Turn the dough out onto a lightly floured surface and knead until the dough is smooth and elastic, 10-15 minutes OR mix in stand mixer on medium speed 8-10 minutes.

Lightly butter a medium bowl. Transfer dough to bowl and turn to coat. (Elizabeth might skip the butter part.) Cover with plastic wrap or shower cap and let rise in warm, draft-free spot until almost doubled in size, about 1 hour.

Punch down dough to deflate; cover. Let rise again until about doubled in size, about 1 hour.

Turn dough out onto a lightly floured surface and pat into and 8' x 4' rectangle. Starting at the short side furthest from you, roll up dough, pinching the seam as you go to create a tight roll. Pinch seam to close and tuck ends under, pinching to seal. Place seam side down in the prepared loaf pan. Cover with plastic and let dough rise. Uncover before it crests the top of the pan and wait for it to spring back slightly when pressed, about 1 hour.

Brush top of dough with egg. Bake, rotating halfway through, until bread is baked through and the top is a deep golden brown, 45-50 minutes. Let cool slightly in the pan on a wire rack before turning out. Let cool on the rack before slicing (if you can wait that long). Serve with salted butter.
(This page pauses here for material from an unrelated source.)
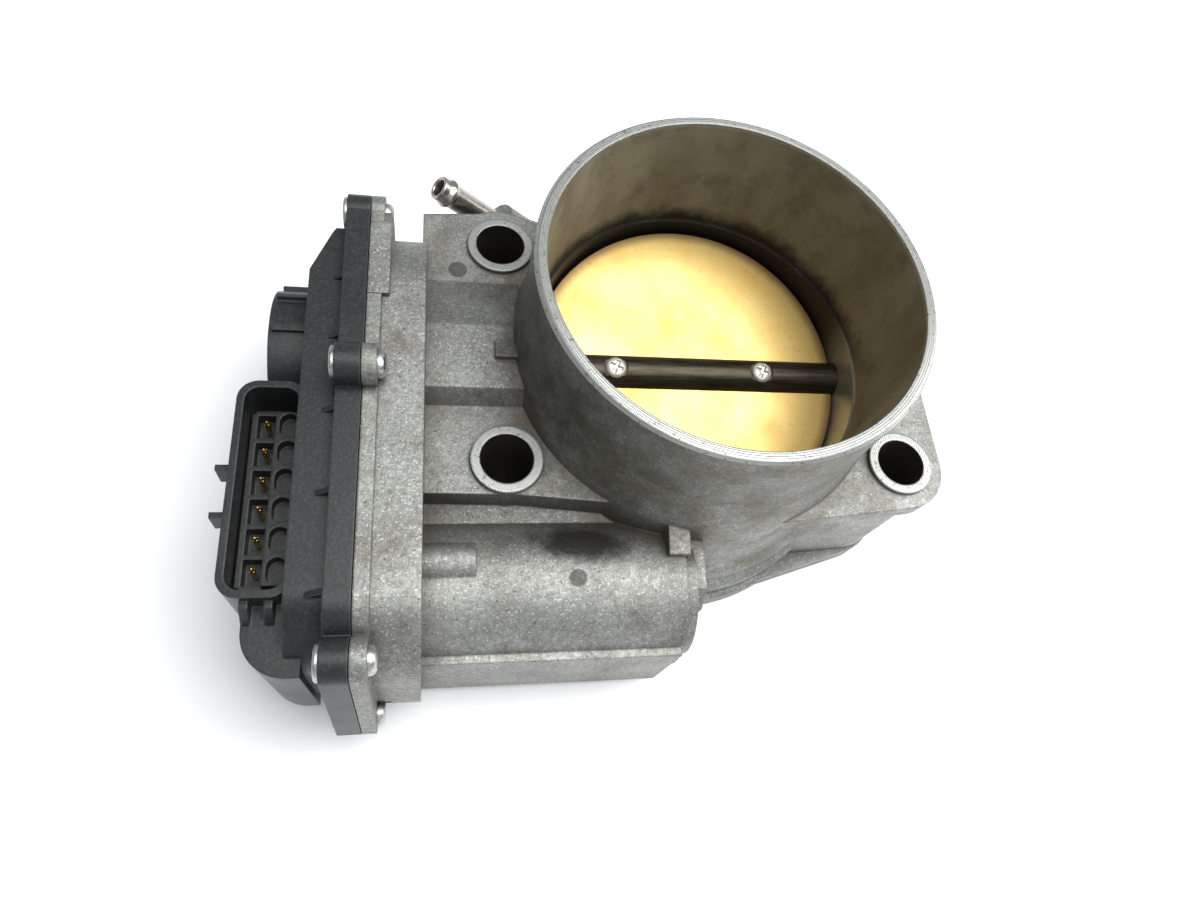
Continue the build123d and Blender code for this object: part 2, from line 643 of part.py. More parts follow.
with BuildPart() as sector:
    extrude(gear_face(sector_module, sector_teeth, sector_first, sector_x[0], 0, shaft_z),
            amount=sector_x[1] - sector_x[0])
    extrude(fan(sector_start, sector_end, sector_pitch_r + 6, sector_x[0] - 1),
            amount=sector_x[1] - sector_x[0] + 2, mode=Mode.INTERSECT)
    rod(sector_x[0], sector_x[1], 0, shaft_z, 12.0)
    rod(sector_x[1], spring_x[1], 0, shaft_z, spring_r - wire_r - 0.5)
    rod(hub_x, sector_x[0], 0, shaft_z, 8.3)
    rod(hub_x, sensor_x[1] + 1.4, 0, shaft_z, yoke_r, Mode.SUBTRACT)
    # stop arm: a bar out from the hub with a tab that reaches into the case
    arm = [(8, -2.5), (19.2, -2.5), (19.2, 2.5), (8, 2.5)]
    tab = [(14.8, -2.5), (19.2, -2.5), (19.2, 2.5), (14.8, 2.5)]
    extrude(swung(arm, close_deg, sector_x[0]), amount=sector_x[1] - sector_x[0])
    extrude(swung(tab, close_deg, sector_x[1]), amount=5.6)
    rod(gear_insert_x[0], spring_x[1] + 1, 0, shaft_z, shaft_r, Mode.SUBTRACT)
    rod(gear_insert_x[0], gear_insert_x[1], 0, shaft_z, 7.2, Mode.SUBTRACT)
    rod(gear_insert_x[1], spring_x[1] + 1, 0, shaft_z, 7.2, Mode.SUBTRACT)
save(sector, "sector_gear")

with BuildPart() as insert:
    rod(*gear_insert_x, 0, shaft_z, 7.2)
    rod(*gear_insert_x, 0, shaft_z, shaft_r, Mode.SUBTRACT)
save(insert, "gear_insert_plate")

with BuildPart() as yoke:
    rod(hub_x + 0.2, sensor_x[1] + 1.4, 0, shaft_z, yoke_r)
    rod(hub_x + 0.2, sensor_x[1] + 1.4, 0, shaft_z, yoke_r - 0.7, Mode.SUBTRACT)
save(yoke, "sensor_yoke_ring")

with BuildPart() as sensor_magnets:
    rod(hub_x + 0.5, sensor_x[1] + 1.2, 0, shaft_z, yoke_r - 0.7)
    rod(hub_x + 0.5, sensor_x[1] + 1.2, 0, shaft_z, yoke_r - 2.2, Mode.SUBTRACT)
    block((hub_x, -10, shaft_z - 1.5), (-88, 10, shaft_z + 1.5), Mode.SUBTRACT)
save(sensor_magnets, "sensor_magnets")

with BuildPart() as idler:
    extrude(gear_face(sector_module, small_teeth, small_first, wheel_x[1], idler_y, idler_z),
            amount=small_x[1] - wheel_x[1])
    extrude(gear_face(wheel_module, wheel_teeth, wheel_first, wheel_x[0], idler_y, idler_z),
            amount=wheel_x[1] - wheel_x[0])
    rod(small_x[1], case_floor_x - 0.3, idler_y, idler_z, 4.2)
    rod(wheel_x[0] - 1, case_floor_x, idler_y, idler_z, idler_pin_r + running_fit, Mode.SUBTRACT)
    with Locations(across(wheel_x[0], idler_y, idler_z)):
        with PolarLocations(14.4, 6):
            Cylinder(2.7, 20, mode=Mode.SUBTRACT)
save(idler, "intermediate_gear")

with BuildPart() as idler_pin:
    rod(wheel_x[0] - 1.6, case_floor_x + 2.2, idler_y, idler_z, idler_pin_r)
save(idler_pin, "intermediate_gear_pin")

with BuildPart() as pinion:
    extrude(gear_face(wheel_module, pinion_teeth, pinion_first, wheel_x[0], motor_y, motor_z),
            amount=wheel_x[1] - wheel_x[0] + 1.5)
    rod(wheel_x[0], wheel_x[1] + 1.5, motor_y, motor_z, motor_shaft_r, Mode.SUBTRACT)
save(pinion, "motor_pinion")

# ---- return spring and closed stop ----
with BuildPart() as spring:
    with BuildLine():
        coil = Helix(spring_pitch, spring_x[1] - spring_x[0], spring_r,
                     center=(spring_x[0], 0, shaft_z), direction=(1, 0, 0))
    with BuildSketch(Plane(origin=coil @ 0, z_dir=coil % 0)):
        Circle(wire_r)
    sweep(is_frenet=True)
save(spring, "return_spring")

with BuildPart() as stop_screw:
    with Locations((stop_screw_x, stop_screw_y, stop_tip_z)):
        Cylinder(stop_screw_r, 16, align=(Align.CENTER, Align.CENTER, Align.MAX))
    chamfer(stop_screw.edges().group_by(Axis.Z)[-1], 0.5)
save(stop_screw, "closed_stop_screw")

# ---- motor ----
with BuildPart() as can:
    rod(can_left + 1, can_right, motor_y, motor_z, can_r)
    rod(can_right, rear_bush_x[1] + 0.4, motor_y, motor_z, 4.6)
    rod(can_left, can_right - 1.4, motor_y, motor_z, can_r - can_wall, Mode.SUBTRACT)
    rod(rear_bush_x[0] - 4, rear_bush_x[1], motor_y, motor_z, bush_r, Mode.SUBTRACT)
    for y in (motor_y - 13, motor_y + 13):
        block((-66.5, y - 1.6, motor_z - 3), (-64.5, y + 1.6, motor_z + 3), Mode.SUBTRACT)
save(can, "motor_can")

with BuildPart() as bracket:
    with BuildSketch(across(bracket_x[0])):
        with Locations((motor_y, motor_z)):
            Circle(can_r - 0.3)
        with Locations(*motor_screw_places):
            Circle(3.6)
        make_hull()
    extrude(amount=bracket_x[1] - bracket_x[0])
    rod(front_bush_x[0] - 0.4, bracket_x[0], motor_y, motor_z, 4.8)
    rod(front_bush_x[0] - 1, bracket_x[1] + 1, motor_y, motor_z, bush_r, Mode.SUBTRACT)
    for place in motor_screw_places:
        rod(bracket_x[0] - 1, bracket_x[1] + 1, *place, motor_screw_r, Mode.SUBTRACT)
    for z in blade_z:
        block((bracket_x[0] - 1, blade_y - 1.2, z - 0.8), (bracket_x[1] + 1, blade_y + 1.2, z + 3.8),
              Mode.SUBTRACT)
save(bracket, "motor_end_bracket")

with BuildPart() as holder:
    rod(*holder_x, motor_y, motor_z, can_r - can_wall)
    rod(*holder_x, motor_y, motor_z, commutator_r + 0.8, Mode.SUBTRACT)
    for side in (-1, 1):
        block((holder_x[0], motor_y - 2.1, motor_z + side * 8 - 3.5),
              (holder_x[1], motor_y + 2.1, motor_z + side * 8 + 3.5), Mode.SUBTRACT)
save(holder, "brush_holder")

with BuildPart() as brushes:
    for side in (-1, 1):
        middle_z = motor_z + side * (commutator_r + 0.1 + 2.8)
        block((holder_x[0] + 0.3, motor_y - 1.9, middle_z - 2.8),
              (holder_x[1], motor_y + 1.9, middle_z + 2.8))
save(brushes, "motor_brushes")

with BuildPart() as field_magnets:
    rod(*magnet_x, motor_y, motor_z, can_r - can_wall)
    rod(*magnet_x, motor_y, motor_z, core_r + rotor_clearance, Mode.SUBTRACT)
    block((magnet_x[0], motor_y - 4, motor_z - 20), (magnet_x[1], motor_y + 4, motor_z + 20),
          Mode.SUBTRACT)
save(field_magnets, "motor_magnets")

sleeve(*front_bush_x, motor_y, motor_z, motor_shaft_r + running_fit, bush_r, "motor_front_bush")
sleeve(*rear_bush_x, motor_y, motor_z, motor_shaft_r + running_fit, bush_r, "motor_rear_bush")

with BuildPart() as motor_screws:
    for place in motor_screw_places:
        rod(bracket_x[0] - 2.2, bracket_x[0], *place, 2.8)
        rod(bracket_x[0], bracket_x[0] + 4.2, *place, motor_screw_r)
save(motor_screws, "motor_screws")

with BuildPart() as washer:
    with BuildSketch(Plane.XZ.offset(-motor_y)):
        with BuildLine():
            Polyline((can_right, motor_z + 6.0), (can_right + 0.5, motor_z + 6.0),
                     (can_right + 1.5, motor_z + 12.5), (can_right + 1.0, motor_z + 12.5), close=True)
        make_face()
    revolve(axis=Axis((0, motor_y, motor_z), (1, 0, 0)))
save(washer, "motor_spring_washer")

with BuildPart() as motor_shaft:
    rod(wheel_x[0], rear_bush_x[1] - 0.3, motor_y, motor_z, motor_shaft_r)
save(motor_shaft, "motor_shaft")

with BuildPart() as core:
    rod(*core_x, motor_y, motor_z, core_r)
    rod(*core_x, motor_y, motor_z, motor_shaft_r, Mode.SUBTRACT)
    with Locations(across((core_x[0] + core_x[1]) / 2, motor_y, motor_z)):
        with PolarLocations(core_r - 2.2, 5):
            Box(6.4, 1.6, 60, mode=Mode.SUBTRACT)
save(core, "armature_core")

with BuildPart() as windings:
    for start, end in ((core_x[0] - 4.5, core_x[0]), (core_x[1], core_x[1] + 4.0)):
        rod(start, end, motor_y, motor_z, core_r - 1.6)
    rod(core_x[0] - 5, core_x[1] + 5, motor_y, motor_z, motor_shaft_r, Mode.SUBTRACT)
    fillet(windings.edges().filter_by(GeomType.CIRCLE)
           .filter_by(lambda edge: edge.radius > core_r - 2), 1.2)
save(windings, "armature_windings")

sleeve(*commutator_x, motor_y, motor_z, motor_shaft_r, commutator_r, "commutator")

# ---- hose nipple ----
with BuildPart() as nipple:
    with Locations(nipple_plane):
        Cylinder(shank_r, 9, align=(Align.CENTER, Align.CENTER, Align.MAX))
        Cylinder(nipple_r, nipple_length, align=(Align.CENTER, Align.CENTER, Align.MIN))
    with Locations(nipple_plane.offset(nipple_length - 4.6)):
        Cone(nipple_r, nipple_r + 0.6, 1.8, align=(Align.CENTER, Align.CENTER, Align.MIN))
    with Locations(nipple_plane.offset(nipple_length - 2.8)):
        Cone(nipple_r + 0.6, nipple_r, 1.0, align=(Align.CENTER, Align.CENTER, Align.MIN))
    with Locations(nipple_plane.offset(nipple_length)):
        Cylinder(nipple_bore_r, 40, mode=Mode.SUBTRACT)
save(nipple, "hose_nipple")
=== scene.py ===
"""Electronic throttle body: finishes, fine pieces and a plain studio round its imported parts.

Metres, in the parts' own frame: origin at the centre of the bore on the manifold face, +Z out
of the air inlet, +X along the throttle shaft away from the gear case.
"""

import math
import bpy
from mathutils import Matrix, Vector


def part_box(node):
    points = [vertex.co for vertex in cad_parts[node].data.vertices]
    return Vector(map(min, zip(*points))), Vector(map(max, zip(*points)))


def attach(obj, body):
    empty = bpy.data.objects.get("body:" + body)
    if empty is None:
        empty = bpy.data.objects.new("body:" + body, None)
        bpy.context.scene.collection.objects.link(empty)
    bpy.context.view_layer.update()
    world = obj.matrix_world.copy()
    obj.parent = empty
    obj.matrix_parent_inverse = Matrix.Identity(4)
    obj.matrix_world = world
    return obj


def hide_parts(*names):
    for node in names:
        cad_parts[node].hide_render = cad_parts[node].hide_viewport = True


bl_info = {
    "name": "Throttle body",
    "version": (1, 0, 0),
    "blender": (4, 5, 0),
    "location": "View3D > Sidebar > Throttle body",
    "description": "Finishes, fine pieces and studio for an electronic throttle body",
    "category": "Object",
}

import bmesh
import bpy
import numpy as np
from bpy.props import FloatProperty, FloatVectorProperty, PointerProperty
from mathutils import Vector

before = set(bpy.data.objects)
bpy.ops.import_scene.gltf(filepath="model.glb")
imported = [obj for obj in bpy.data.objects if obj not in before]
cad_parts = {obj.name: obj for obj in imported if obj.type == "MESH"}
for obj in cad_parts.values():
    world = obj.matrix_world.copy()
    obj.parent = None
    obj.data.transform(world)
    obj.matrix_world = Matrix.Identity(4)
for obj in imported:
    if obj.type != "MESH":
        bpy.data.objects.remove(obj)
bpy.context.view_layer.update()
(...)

Bread can be made 5 days ahead. Store tightly wrapped at room temperature.

My Notes:

- I went prettty wild with the flours here and used a mix of stone ground whole wheat, Graham flour, rye and white flour. Yep. That plus all the seeds....
- Then I used a active yeast I brought back from our holiday in Scotland. Not sure if this works the way I like it. This is my second try baking with it and this time again there was not as much rise as I would expect. Is it me or the yeast?
- The smell of this bread is absolutely amazing!!


  1. Love the wonderful mix of flours! I think it is the bread, not the yeast. This bread seems to be a dense one, maybe because of the weight of all those seeds.Love the deeply colored crust of your bread.

  2. Your bread looks wonderful Karen! Love your flour combination.

  3. You're right! This bread smells fantastic. And look how shiny yours is! You were obedient, weren't you? You used the egg! Milk doesn't give anything like the same shine....

    I really like that you used all those different flours. I wonder if it was the addition of rye flour that made the bread less likely to rise (because of the low gluten)

    As for the Scottish active dry yeast, it's possible that it is on its way out. What is the due date? AND did you rehydrate it with body-temperature water? I use active dry yeast all the time and have found that it is much more likely to go crazy when the water is just a little warmer than body temperature (around 37C or 38C).

    Recently, I've also found that it's better if I rehydrate the yeast just before adding it to the flour (ie: I add it last). But if I have any doubts at all about the yeast being a little sluggish and old, I rehydrate it with a little bit of flour in the water and wait until I see it blooming before adding it.

  4. Great flour combinations Karen! I was wondering how rye would do in this bread. This bread has such potential.

  5. Wonderfully dark.... I'm thinking strong ham, smelly cheese and red wine, or venison stew. Or both.

  6. Wonderful loaf with so many flours! I once had some of that active yeast, I reminded me of the yeast my mother used when she baked her bricks... uh I mean breads. I never got friends with the active yeast stuff, though it smells lovely yeasty, not like the dried instant stuff.

  7. Oh Lien! So glad you have the same experience, so it isnt me it's just the yeast. I baked another batch of loaves the other day with the same brick like results. So strange! And yes the way the active dry smells makes you think it will be all right because it does smell so "real" contrary to the instant stuff. Okay so that's it, the remainder is going to be binned!

  8. Oh holey cats Karen, you went totally wild with flour! and still got a lighter loaf than I did. Still I really loved this bread.
    The active yeast experience sounds odd. I used the instant and I think my loaf was more brick like than yours.